His father, Kurmanbek Bakiyev, was accused of corruption and nepotism, and fled after violent clashes killed dozens in Bishkek in April. He is now in Belarus.

The interim government took over after the April riots. It claims that forces loyal to the Bakiyevs provoked the ethnic violence in order to delegitimise the provisional government.

“It was a carefully planned operation conducted by the enemies of the interim government,” said Almazbek Atambayev, the government's first deputy head, in Bishkek yesterday.

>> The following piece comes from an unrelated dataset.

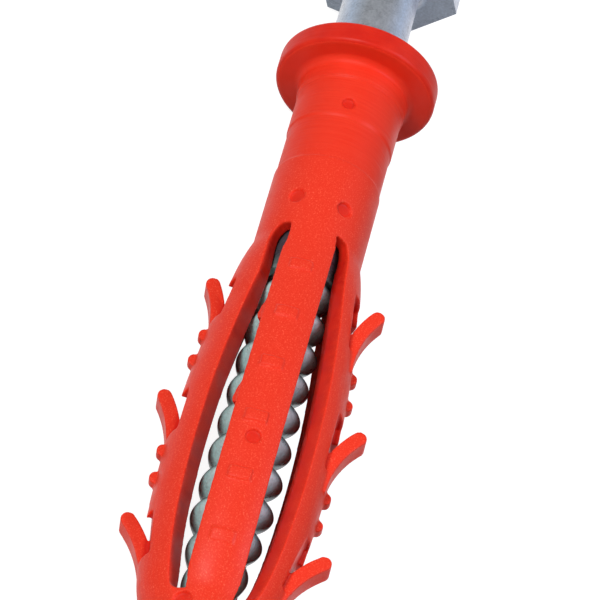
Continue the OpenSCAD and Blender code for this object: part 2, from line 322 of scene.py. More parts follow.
@dataclass(frozen=True)
class Bow:
    """The way a leg bows outwards: slopes in degrees at stations along the axis, joined by arcs."""

    lead: tuple[tuple[float, float], ...]
    fall: tuple[tuple[float, float], ...]

    @classmethod
    def over_slots(
        cls, lead: tuple[tuple[float, float], ...], fall: tuple[tuple[float, float], ...]
    ) -> "Bow":
        """Make a bow whose stations are counted from the slots' ends.

        Args:
            lead: Distances past the slots' start, each with its slope.
            fall: Distances past the slots' end, each with its slope.

        Returns:
            The bow.
        """
        return cls(
            tuple((SLOT_FROM + past, slope) for past, slope in lead),
            tuple((SLOT_TO + past, slope) for past, slope in fall),
        )

    @staticmethod
    def rise(stations: list[tuple[float, float]]) -> float:
        """Return the rise over a list of stations."""
        pairs = zip(stations, stations[1:])
        return sum((b[0] - a[0]) * math.tan(math.radians((a[1] + b[1]) / 2)) for a, b in pairs)

    @property
    def stations(self) -> list[tuple[float, float]]:
        """Return every station, with the straight run that brings the leg back to the sleeve."""
        last, crest = self.lead[-1], self.fall[0]
        gap = crest[0] - last[0]
        mean = math.tan(math.radians((last[1] + crest[1]) / 2))
        missing = -(self.rise(list(self.lead)) + self.rise(list(self.fall)) + gap * mean)
        run = missing / (math.tan(math.radians(last[1])) - mean)
        return [*self.lead, (last[0] + run, last[1]), *self.fall]

    def slope(self, z: float) -> float:
        """Return the slope at a station: its sine changes evenly along an arc.

        Args:
            z: The station along the axis.

        Returns:
            The slope in degrees.
        """
        stations = self.stations
        for a, b in zip(stations, stations[1:]):
            if z <= b[0]:
                share = (z - a[0]) / (b[0] - a[0])
                sine = math.sin(math.radians(a[1])) * (1 - share) + math.sin(math.radians(b[1])) * share
                return math.degrees(math.asin(sine))
        return 0.0

    def height(self, z: float) -> float:
        """Return how far the leg stands out from its straight place at a station."""
        before = [station for station in self.stations if station[0] < z]
        return self.rise([*before, (z, self.slope(z))]) if before else 0.0

    def on_leg(self, sleeve_r: float, z: float) -> Matrix:
        """Return a place on the leg's outer surface, with x outwards and z along the leg.

        Args:
            sleeve_r: The radius of the sleeve that the leg is cut from.
            z: The station along the axis.

        Returns:
            The place as a matrix.
        """
        return Matrix.Translation((sleeve_r + self.height(z), 0, z)) @ turned(self.slope(z), "Y")


@dataclass(frozen=True)
class CutFace:
    """A long cut face of a leg's section.

    Its points run inwards, each with its angle from the leg's middle and its radius.
    """

    points: tuple[tuple[float, float], ...]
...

“Its goal was to overthrow the new authorities of Kyrgyzstan and to thwart the referendum. The information available to our special services confirms that all of these measures were funded by the Bakiyev family, particularly Bakiyev's youngest son, Maxim.”

For now, these claims are impossible to verify, but information collected by the office of the UN High Commissioner for Human Rights, Navi Pillay, corroborated the theory that the riots had been provoked.

“Several of these reports suggest that the incident began with five simultaneous attacks in Osh involving men wearing balaclavas and carrying guns. It looked like they were seeking to provoke a reaction”, said a spokesman for Ms Pillay, in Geneva yesterday

Violence in Osh spiralled to engulf much of southern Kyrgyzstan, with the primary victims mainly the sizeable ethnic Uzbek population of the region.

Officially, 176 people have been killed, though the Red Cross said yesterday the real figure was likely to be “several hundreds”, and sources in the country have suggested there could be in excess of 2,000 dead.